An artistic rendition of an African slave working in a French sugar plantation. Photo Credit- Preeti Verma Lal
Sugar was first manufactured in 1696. The Dutch abandoned Mauritius in 1710 and with the arrival of the French colonisers, sugar production touched 477 tonnes in 1812, soaring to 10,841 tonnes in 1825. Production increased dramatically after 1825 when tariff reform made Mauritian sugar competitive with that produced in the West Indies. Soon, Mauritius’ economy was dominated by one crop - sugarcane. By 1834, sugar accounted for nearly 85% of the colony’s exports.

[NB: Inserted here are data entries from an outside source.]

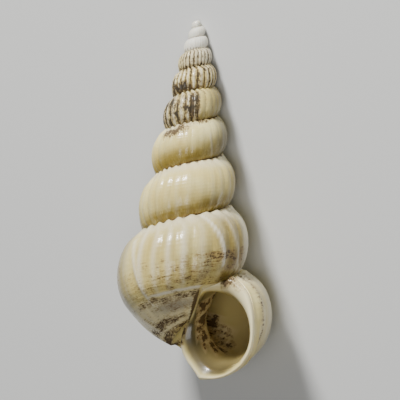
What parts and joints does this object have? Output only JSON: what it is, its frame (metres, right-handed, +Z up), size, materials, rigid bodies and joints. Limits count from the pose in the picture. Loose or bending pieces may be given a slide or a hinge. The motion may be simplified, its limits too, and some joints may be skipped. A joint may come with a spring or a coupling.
{
  "type": "wentletrap shell",
  "caption": "Tall spiral sea snail shell with ribbed round whorls, laid on its back with its open mouth facing up.",
  "frame": {"origin": "on the resting plane, under the middle of the shell's box", "axes": "+Z up from the table, +Y towards the pointed tip, mouth facing up and a little towards +X"},
  "size_m": [0.0204, 0.0432, 0.0171],
  "materials": {
    "shell": "ivory, softly glossy, with brown stain between the ribs"
  },
  "bodies": {
    "root": {"shell": "shell"}
  },
  "joints": []
}
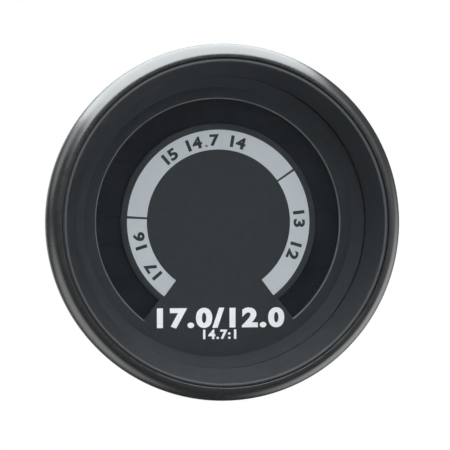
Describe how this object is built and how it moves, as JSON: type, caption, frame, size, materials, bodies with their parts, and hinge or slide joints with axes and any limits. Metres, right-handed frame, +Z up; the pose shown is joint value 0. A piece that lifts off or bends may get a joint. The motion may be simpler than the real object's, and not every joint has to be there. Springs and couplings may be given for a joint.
{
  "type": "air fuel ratio gauge",
  "caption": "Round panel gauge with a ring of lamps behind a curved slot, a silver scale band, a deep black bezel, and a U clamp on two studs.",
  "frame": {"origin": "on the gauge's axis, in the plane of the bezel's rear face, which seats on the front of the panel", "axes": "+Y along the axis to the rear, +Z up as the dial is read, +X to the viewer's right; the face looks towards -Y"},
  "size_m": [0.0572, 0.0665, 0.0572],
  "materials": {
    "satin_black_metal": "satin black baked enamel on rolled steel",
    "matte_black_trim": "matte black moulded",
    "clear_lens": "clear, polished",
    "black_rubber": "matte",
    "dial_black": "fine matte black",
    "scale_silver": "satin silver",
    "smoked_plastic": "dark smoked, glossy",
    "baffle_black": "matte black moulded",
    "lamp_red": "tinted epoxy",
    "lamp_amber": "tinted epoxy",
    "lamp_green": "tinted epoxy",
    "board_green": "solder mask",
    "gilt_pins": "bright",
    "moulded_black": "moulded",
    "chip_black": "moulded epoxy",
    "can_sleeve": "shrunk sleeve",
    "trimmer_blue": "moulded",
    "resistor_tan": "lacquered",
    "brass_parts": "turned",
    "zinc_steel": "bright zinc",
    "case_black": "moulded, fine grain",
    "bracket_steel": "zinc plated strip"
  },
  "bodies": {
    "root": {"bezel": "satin_black_metal", "visor_ring": "matte_black_trim", "lens": "clear_lens", "lens_gasket": "black_rubber", "reflector_ring": "matte_black_trim", "dial_plate": "dial_black", "scale_band": "scale_silver", "smoked_window": "smoked_plastic", "lamp_baffle": "baffle_black", "lean_lamps": "lamp_red", "stoich_lamps": "lamp_amber", "rich_lamps": "lamp_green", "lamp_board": "board_green", "driver_board": "board_green", "header_pins": "gilt_pins", "header_sockets": "moulded_black", "driver_chips": "chip_black", "capacitors": "can_sleeve", "trimmer": "trimmer_blue", "regulator": "chip_black", "resistors": "resistor_tan", "diode": "chip_black", "board_spacers": "brass_parts", "board_screws": "zinc_steel", "case": "case_black", "lead_grommet": "black_rubber", "mounting_studs": "zinc_steel", "stud_washers": "zinc_steel", "stud_nuts": "zinc_steel"},
    "bracket": {"bracket": "bracket_steel", "lock_washers": "zinc_steel"},
    "nut_upper": {"nut_upper": "brass_parts"},
    "nut_lower": {"nut_lower": "brass_parts"}
  },
  "joints": [
    {"name": "bracket_slide", "type": "slide", "parent": "root", "child": "bracket", "axis": [0, 1, 0], "range_m": [-0.005, 0.005]},
    {"name": "nut_upper_spin", "type": "hinge", "parent": "bracket", "child": "nut_upper", "pos_m": [0, 0.0446, 0.0127], "axis": [0, 1, 0], "range_deg": [-2268, 2268]},
    {"name": "nut_lower_spin", "type": "hinge", "parent": "bracket", "child": "nut_lower", "pos_m": [0, 0.0446, -0.0127], "axis": [0, 1, 0], "range_deg": [-2268, 2268]}
  ],
  "couplings": [
    {"joint": "nut_upper_spin", "follows": "bracket_slide", "rad_per_m": 7913.3},
    {"joint": "nut_lower_spin", "follows": "bracket_slide", "rad_per_m": 7913.3}
  ]
}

An old photograph of early Indian indentured labourer working in a Mauritius sugar plantation. Photo Credit- Preeti Verma Lal
With the abolition of slavery, the British devised the system of indentured labourers (Mauritius was the first country to have indentured labourers). The first batch of Indian labourers arrived in Mauritius on November 3, 1834. Their 5-year contract included free to & fro passage; Rs 5 per month as wage (Rs 4 for women); 6 months advance pay, free ration, accommodation and clothing. The men/women were registered, given a number as identity and allocated to British-owned sugar plantations.
A sugar plantation in Frederica Reserve. Photo Credit- Preeti Verma Lal
The introduction of indentured labourers turned Mauritius into the most important sugar colony of the British Empire. By 1855, the island was producing nearly 7% of the world’s sugar.
In 1858, there were about 259 sugar mills in Mauritius. By 1862, sugar production reached 150,000 tonnes from 52 000 hectares of cane. However, due to the process of centralisation, where family-owned sugar estates were merged into companies, the number of sugar mills have decreased to 137 sugar mills in 1888 and 79 sugar mills in 1903.
Between 1834 and 1910 when the indentured system was abolished in Mauritius, 346,145 men and 105,896 women arrived from India, mainly from what are now Bihar, Bengal, Tamil Nadu, Gujarat and Maharastra. Of the total 452,041 arrivals, only 167,570 returned to India after the completion of their 5-year contract.
Sugar Factory chimney in Frederica Nature Reserve in Domaine de Bel Ombre. Frederica Estate was created in 1823 followed by the construction of a sugar factory in 1855. The factory shut down in 1874 due to its remote location. Photo Credit-Preeti Verma Lal
Sugar production remains an important contributor to the country's economy with sugar exports representing about 19% of foreign exchange earnings and 1% of the country’s Gross Domestic Product (GDP) - the other two big contributors being textiles (8.7% of GDP) and tourism (7.5% of GDP). Today, Mauritius contributes 1% to the world’s total sugar production. There are only 4 functional sugar mills that produce 375,000 tonnes sugar annually. Nearly all the sugar produced in Mauritius is exported at an approximate value of US$ 200 million.When he hopped off the ship in 1639 with a tall grass in his basket, Adriaan van der Stel could not have imagined the impact of sugarcane on the history and economy of Mauritius. That one basket of cane turned an island into a Sugarcane Republic.